Washington Post admits article on ‘Russian propaganda’ & ‘fake news’ based on sham research

8 Dec, 2016 10:49 / Updated 8 years ago

Facing threats of legal action, the Washington Post has been forced to add an editor’s note distancing the paper from a dubious website, PropOrNot, which it had initially endorsed as a group of nonpartisan experts on “Russian propaganda.”

The Post came under fire on social media for its provocative hit piece which claimed that “Russia’s increasingly sophisticated propaganda campaign” actually influenced the US presidential election.

The article, published late last month, referenced “independent researchers” who allegedly determined that Russian state media, RT and Sputnik News among them, produced “misleading articles online with the goal of punishing Democrat Hillary Clinton, helping Republican Donald Trump and undermining faith in American democracy.” 

One of the main sources cited by the Post was PropOrNot, “an independent team of concerned American citizens” who, according to the site’s description, are “volunteering time and skills to identify propaganda – particularly Russian propaganda – targeting a US audience.”

After the publication of its evidence-free article, the newspaper was sent a letter from one of the websites listed, threatening a defamation lawsuit.

“We have another post today that describes how the few things that are verifiable on the PropOrNot site don’t pan out, as in the organization is not simply a group of inept propagandists but also appears to deal solely in fabrications,” Naked Capitalism – a US blog on finance, economics and politics – said on its website. 

“If the site is flagrantly false with respect to things that can be checked, why pray tell did the Washington Post and its fellow useful idiots in the mainstream media validate and amplify its message? Strong claims demand strong proofs, yet the Post appeared content to give a megaphone to people who make stuff up with abandon. No wonder the members of PropOrNot hide as much as they can about what they are up to; more transparency would expose their work to be a tissue of lies.”

Jim Moody, an attorney representing the website, stressed in a letter to the Washington Post on Sunday that the newspaper “did not provide even a single example of ‘fake news’ allegedly distributed or promoted by Naked Capitalism or indeed any of the 200 sites on the PropOrNot blacklist.”

Award-winning journalist Glenn Greenwald, significant in bringing Edward Snowden’s US security revelations to the public, labeled the Post story“total journalistic garbage.”

“More troubling still, PropOrNot listed numerous organizations on its website as ‘allied’ with it, yet many of these claimed ‘allies’ told The Intercept, and complained on social media, they have nothing to do with the group and had never even heard of it before the Post published its story,” Greenwald wrote in response to the article.

In his article, the Post’s Craig Timberg did not initially include a link to PropOrNot’s website. “If readers had the opportunity to visit the site, it would have become instantly apparent that this group of ostensible experts far more resembles amateur peddlers of primitive, shallow propagandistic clichés than serious, substantive analysis and expertise; that it has a blatant, demonstrable bias in promoting NATO’s narrative about the world; and that it is engaging in extremely dubious McCarthyite tactics about a wide range of critics and dissenters,” Greenwald noted.

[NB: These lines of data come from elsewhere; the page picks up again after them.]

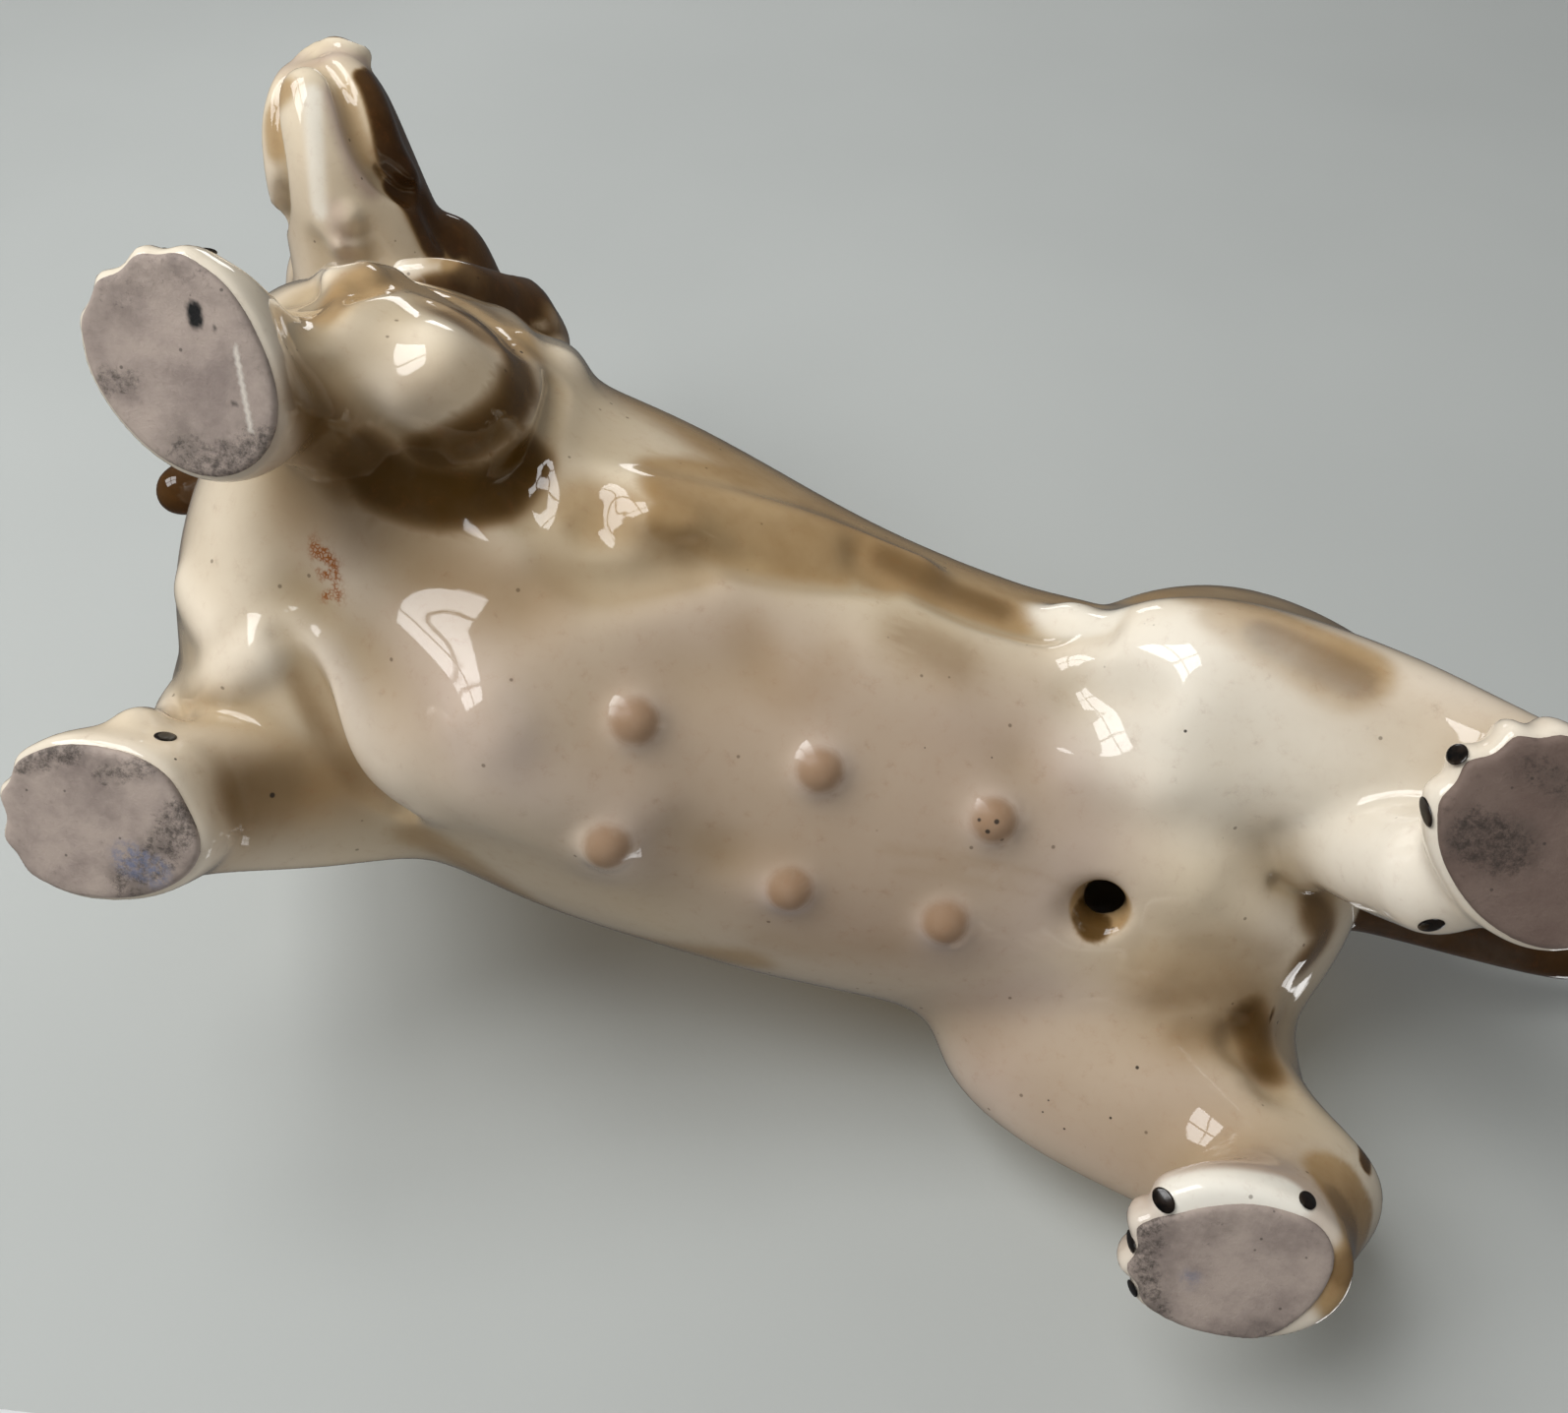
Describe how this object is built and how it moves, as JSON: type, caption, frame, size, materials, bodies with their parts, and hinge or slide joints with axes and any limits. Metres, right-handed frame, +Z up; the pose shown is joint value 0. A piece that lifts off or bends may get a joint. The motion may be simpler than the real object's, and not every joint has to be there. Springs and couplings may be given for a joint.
{
  "type": "porcelain dog figurine",
  "caption": "Standing short-legged hound figurine in glazed porcelain, head turned to its left, drop ears and straight tail, flat unglazed soles and a firing vent in the belly.",
  "frame": {"origin": "on the floor plane of the four soles, under the middle of the whole figure's outline", "axes": "the dog faces -X with its tail towards +X, its left side and its turned head towards -Y, +Z up"},
  "size_m": [0.1812, 0.0872, 0.0975],
  "materials": {
    "cream_glaze": "gloss",
    "fawn_glaze": "gloss",
    "brown_glaze": "gloss",
    "bisque": "matt",
    "black_enamel": "gloss"
  },
  "bodies": {
    "root": {"torso": "cream_glaze", "head": "fawn_glaze", "left_ear": "brown_glaze", "right_ear": "brown_glaze", "front_left_leg": "cream_glaze", "front_right_leg": "cream_glaze", "rear_left_leg": "cream_glaze", "rear_right_leg": "cream_glaze", "tail": "brown_glaze"}
  },
  "joints": []
}
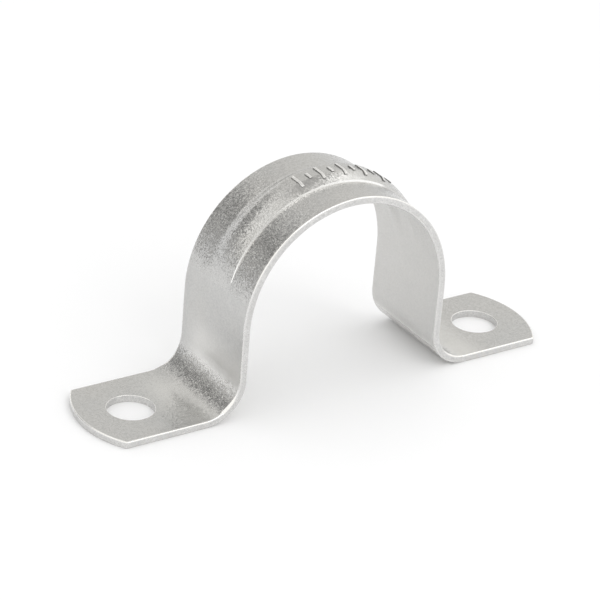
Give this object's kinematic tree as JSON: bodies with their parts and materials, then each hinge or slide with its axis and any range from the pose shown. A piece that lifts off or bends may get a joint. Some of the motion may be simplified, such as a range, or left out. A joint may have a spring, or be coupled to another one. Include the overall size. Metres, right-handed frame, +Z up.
{
  "type": "two-hole conduit strap",
  "caption": "Folded sheet-steel saddle with a raised rib over its arch and flat, round-ended feet with screw holes, for holding conduit against a surface.",
  "frame": {"origin": "on the mounting surface, midway between the feet and between the strip's edges", "axes": "+X from foot to foot, +Y along the conduit, +Z up from the mounting surface"},
  "size_m": [0.1188, 0.0254, 0.0514],
  "materials": {
    "plated_steel": "satin"
  },
  "bodies": {
    "root": {"strap": "plated_steel"}
  },
  "joints": []
}
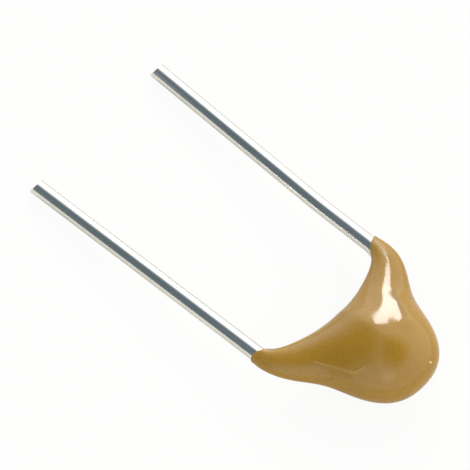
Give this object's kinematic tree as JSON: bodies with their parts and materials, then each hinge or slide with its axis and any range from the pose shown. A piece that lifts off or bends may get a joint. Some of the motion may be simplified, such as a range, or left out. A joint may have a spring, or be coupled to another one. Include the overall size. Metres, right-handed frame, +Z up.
{
  "type": "multilayer ceramic capacitor",
  "caption": "Radial multilayer ceramic capacitor: a droplet of ochre epoxy with swept arms, on two straight tinned wires that splay slightly.",
  "frame": {"origin": "under the middle of the part's bounding box, on the surface that it lies on", "axes": "+X from the wire tips towards the nose of the coating, +Y towards the right wire, +Z up; the part lies on its bulb and its wire tips, tipped 4.4 degrees"},
  "size_m": [0.0138, 0.006, 0.0024],
  "materials": {
    "epoxy": "glossy dipped epoxy, ochre",
    "tinned_wire": "bright tinned copper-clad steel wire",
    "ceramic": "matte fired barium titanate",
    "termination": "matte tin over nickel",
    "solder": "smooth tin solder",
    "electrode": "nickel film"
  },
  "bodies": {
    "root": {"epoxy_coating": "epoxy", "lead_left": "tinned_wire", "lead_right": "tinned_wire", "ceramic_chip": "ceramic", "termination_left": "termination", "termination_right": "termination", "solder_left": "solder", "solder_right": "solder", "electrode_left_1": "electrode", "electrode_left_2": "electrode", "electrode_left_3": "electrode", "electrode_left_4": "electrode", "electrode_left_5": "electrode", "electrode_left_6": "electrode", "electrode_right_1": "electrode", "electrode_right_2": "electrode", "electrode_right_3": "electrode", "electrode_right_4": "electrode", "electrode_right_5": "electrode", "electrode_right_6": "electrode"}
  },
  "joints": []
}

A link to PropOrNot's report is now featured under an 'update.'

Following a storm of negative comments on social media, with many accusing the newspaper of “crazy lies,” saying the Post is actually the “real propaganda peddler,” the dubious article was appended.

“The Washington Post on Nov. 24 published a story on the work of four sets of researchers who have examined what they say are Russian propaganda efforts to undermine American democracy and interests. One of them was PropOrNot, a group that insists on public anonymity, which issued a report identifying more than 200 websites that, in its view, wittingly or unwittingly published or echoed Russian propaganda. A number of those sites have objected to being included on PropOrNot’s list, and some of the sites, as well as others not on the list, have publicly challenged the group’s methodology and conclusions.

The Post, which did not name any of the sites, does not itself vouch for the validity of PropOrNot’s findings regarding any individual media outlet, nor did the article purport to do so. Since publication of The Post’s story, PropOrNot has removed some sites from its list,” the paper said.

Less than a week after the Post published the article, the US House of Representatives passed an intelligence authorization bill containing a provision aimed at tackling what Washington claims is political interference by Russia on a global level.

The 93-page HR 6393 – passed by the House in a 390-30 vote on November 30 – calls for the establishment of a new, interagency panel designed to suppress Russia's alleged attempts to "exert covert influence over peoples and governments.”  The panel would be tasked with "countering active measures by Russia to exert covert influence, including exposing falsehoods, agents of influence, corruption, human rights abuses, terrorism and assassinations carried out by the security services or political elites of the Russian Federation or their proxies,” the draft legislation goes on to say.